About a month ago, my colleague, saxophonist and educator Jeff Antoniuk had posted an educational video regarding parent rhythms and sounding legitimate when playing in multiple styles. During our post-video discussion, I related the following story to him:
20 years ago, when I was in my last semester of graduate school, I got called for a gig with a German band. The trombone player in the band had recently relocated from Romania and was a brilliant player. At the time, I didn’t know him well (since then, we’ve become great friends), but if you’ve ever worked with European players from the old country, you know that they are “efficient,” if not brutally honest, when communicating. The second tune of the first set was a happy German march, and I thought I was reading it down great until he turned to me and yelled in this angry, Romanian accent, “STYLE! PLAY STYLE!” I about crapped my pants! From that moment forward, I opened my ears up really big in order to fit in better. When it was an opportunity to solo, I made sure to respect the music by playing things which were idiomatic to each piece.

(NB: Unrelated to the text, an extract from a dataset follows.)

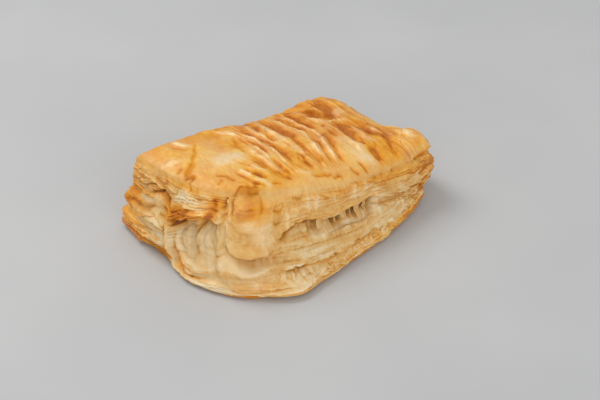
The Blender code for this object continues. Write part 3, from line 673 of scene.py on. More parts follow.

So about 10 years ago, I was playing a jazz club date, and the kitchen forgot to make my dinner in time for the first break. In the interim, a fellow saxophonist had shown up and we had invited him to sit in during the second set. Just as we called him up, my dinner arrived, so the bandleader said that I could sit out a couple of tunes to eat. The band kicked off Back at the Chicken Shack, and my friend who was sitting in played an adventurous, extended, Bergonzi-esque solo. While he was still playing, a battle-wearied, local veteran, jazz guitarist came up to me and said, “Paul, do you know why you work all the time?” At the moment, all I was interested in was my bowl of jambalaya, so without looking up, I said, “No. Why?” He responded with, “Because when they call a shuffle blues, you PLAY a shuffle blues!”